Léger had been inspired to look at the world with fresh eyes, not least in terms of manufactured objects. In his Ballet mécanique, the revolutionary film he had created the previous year, scored by George Antheil, Léger had explored the ability of the projector to zoom in on the otherwise discarded or ignored details of modern life in the age of manufacture and imbue them with new meaning, exploring their formal beauty from a novel perspective. This would come to be the technique that lay behind his still life compositions such as Le compotier rouge (Compotier de poires), in which a few key objects become the focus of intense contemplation and reappraisal, flourishing under this scrutiny and becoming something novel, a celebration of the everyday, imbuing the modern with a monumentality that is almost classical. This is heightened, in Le compotier rouge (Compotier de poires), by the contrast between the timeless bowl and fruit and the more modern, technological forms that dominate the right-hand side of the canvas. 'Geometric form is dominant,' Léger explained, discussing the same notions clearly at play here. 'It penetrates every area with its visual and psychological influence. The poster shatters the landscape, the electric meter on the wall destroys the calendar' (Léger, op.cit., 1973, p. 64).
By the very nature of its genre, there is a stillness, or static character, in this painting that marks a stunning contrast with the almost exploding dynamism of the machinery-like paintings that characterised his output only a short number of years earlier. Léger himself explained that, having explored the frenetic energy of machinery, he now sought to tap into the atmosphere of the world through more refined and static means. This was in part indicative of his role in the so-called Rappel à l'ordre that came in the wake of the chaos of the First World War, in which Léger himself had served and seen horrors. The paring away of the superficial, which would lead to extremes such as Purism, is evident in Léger's work in his focus on the essential, on only a few key objects such as the compotier and pears in this picture, just as it had been in the reemergence of the human figure in some of the other pictures of the previous few years. As he himself explained, 'After the dynamism of the mechanical period, I felt a need for the staticity of large figures' (Léger, quoted in C. Lanchner, Fernand Léger, exh.cat., New York, 1998, p. 188). The lush, organic forms of the pears in Le compotier rouge (Compotier de poires) are a form of substitute for the human figure, allowing the inclusion of life, of nature, albeit in a bowl.
This reintroduction of the organic into such a geometric composition leads to a fascinating, almost tactile contrast in the treatment of forms within this still life. And this contrast heightens the internal rhythms of the picture, lending it a dynamism, albeit far removed from the more vigorous chaos of his earlier paintings. 'Since I seek to give the impression of movement in my canvases, I oppose flat surfaces to volumes that play against them,' he stated (Léger, op.cit., 1973, p. 63).

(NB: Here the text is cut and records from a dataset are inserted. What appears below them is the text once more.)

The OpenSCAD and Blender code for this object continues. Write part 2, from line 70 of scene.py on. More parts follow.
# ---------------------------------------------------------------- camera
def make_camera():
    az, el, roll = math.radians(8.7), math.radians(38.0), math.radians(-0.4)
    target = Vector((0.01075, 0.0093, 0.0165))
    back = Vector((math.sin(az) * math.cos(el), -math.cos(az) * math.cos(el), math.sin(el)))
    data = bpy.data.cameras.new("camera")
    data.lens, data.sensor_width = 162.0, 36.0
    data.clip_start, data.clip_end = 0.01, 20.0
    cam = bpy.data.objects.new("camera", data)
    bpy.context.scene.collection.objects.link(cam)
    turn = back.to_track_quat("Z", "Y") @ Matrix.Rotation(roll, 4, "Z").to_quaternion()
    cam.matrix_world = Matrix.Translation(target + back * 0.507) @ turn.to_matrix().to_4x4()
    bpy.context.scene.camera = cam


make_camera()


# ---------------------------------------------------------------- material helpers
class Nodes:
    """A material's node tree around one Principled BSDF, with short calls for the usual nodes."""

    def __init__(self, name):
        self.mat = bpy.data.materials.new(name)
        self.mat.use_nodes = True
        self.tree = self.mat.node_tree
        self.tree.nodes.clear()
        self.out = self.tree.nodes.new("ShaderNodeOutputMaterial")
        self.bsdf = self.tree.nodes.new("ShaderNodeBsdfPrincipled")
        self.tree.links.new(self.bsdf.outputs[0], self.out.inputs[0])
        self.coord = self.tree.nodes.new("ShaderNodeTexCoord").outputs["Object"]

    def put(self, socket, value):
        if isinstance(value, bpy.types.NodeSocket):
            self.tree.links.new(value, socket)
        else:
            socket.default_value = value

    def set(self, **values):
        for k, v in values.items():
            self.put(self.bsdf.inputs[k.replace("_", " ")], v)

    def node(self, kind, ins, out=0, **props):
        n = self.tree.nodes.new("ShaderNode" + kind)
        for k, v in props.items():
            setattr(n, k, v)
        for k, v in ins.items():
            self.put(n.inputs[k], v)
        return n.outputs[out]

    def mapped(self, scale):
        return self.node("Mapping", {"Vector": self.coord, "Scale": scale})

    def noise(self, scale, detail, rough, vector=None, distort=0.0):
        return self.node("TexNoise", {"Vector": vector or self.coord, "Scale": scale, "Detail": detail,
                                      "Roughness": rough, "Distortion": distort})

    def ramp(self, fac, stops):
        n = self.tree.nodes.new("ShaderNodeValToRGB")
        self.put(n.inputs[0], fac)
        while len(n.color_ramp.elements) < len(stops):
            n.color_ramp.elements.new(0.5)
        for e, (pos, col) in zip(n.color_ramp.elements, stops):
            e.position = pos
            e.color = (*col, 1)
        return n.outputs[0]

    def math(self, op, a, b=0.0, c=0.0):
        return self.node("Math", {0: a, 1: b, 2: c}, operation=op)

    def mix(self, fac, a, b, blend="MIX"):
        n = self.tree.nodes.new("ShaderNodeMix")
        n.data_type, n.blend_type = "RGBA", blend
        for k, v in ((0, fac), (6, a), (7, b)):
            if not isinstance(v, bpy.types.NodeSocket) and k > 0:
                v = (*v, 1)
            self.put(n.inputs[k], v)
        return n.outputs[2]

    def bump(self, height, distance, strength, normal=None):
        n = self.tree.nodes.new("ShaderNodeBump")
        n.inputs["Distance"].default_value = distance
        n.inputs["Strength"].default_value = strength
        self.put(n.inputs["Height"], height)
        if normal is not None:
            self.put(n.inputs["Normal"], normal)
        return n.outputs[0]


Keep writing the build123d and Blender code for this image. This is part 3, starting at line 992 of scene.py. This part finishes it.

Overall, Le compotier rouge (Compotier de poires) is marked by an almost architectural rigour. Indeed, during this period, Léger was more involved with the architects of the day than with his fellow artists in the avant garde, and indeed the picture dates from the dawn of one of his most important friendships and collaborations: that with the Swiss-born architect, Le Corbusier. In 1925, Paris hosted the Exposition internationale des Arts décoratifs, which featured some of the pinnacles of art, design and architecture of the Art Deco period. Léger was featured in more than one pavilion, and with more than one result. In the pavilion of the Esprit nouveau, Le Corbusier presented an interior furnished with paintings by Léger and other artists including Braque and Picasso which met with acclaim.
Meanwhile, in another pavilion a modern design for the entrance to a French Embassy was created by Robert Mallet-Stevens; this featured a work by Léger, as well as others by Robert Delaunay and Henri Laurens. However, the committee members Fernand David and Paul Léon, the latter being the head of the Ecole des Beaux-Arts so derided by much of the avant garde for its conservative views, demanded the removal of Léger's work. This resulted in public outcry and the reinstatement of Léger's mural, and the strength of this support consolidated his reputation as one of the leading artists of the day. This was soon also reflected by a host of new collectors, and likewise by the organisation, thanks to the Société Anonyme (The Museum of Modern Art), of a significant exhibition in New York.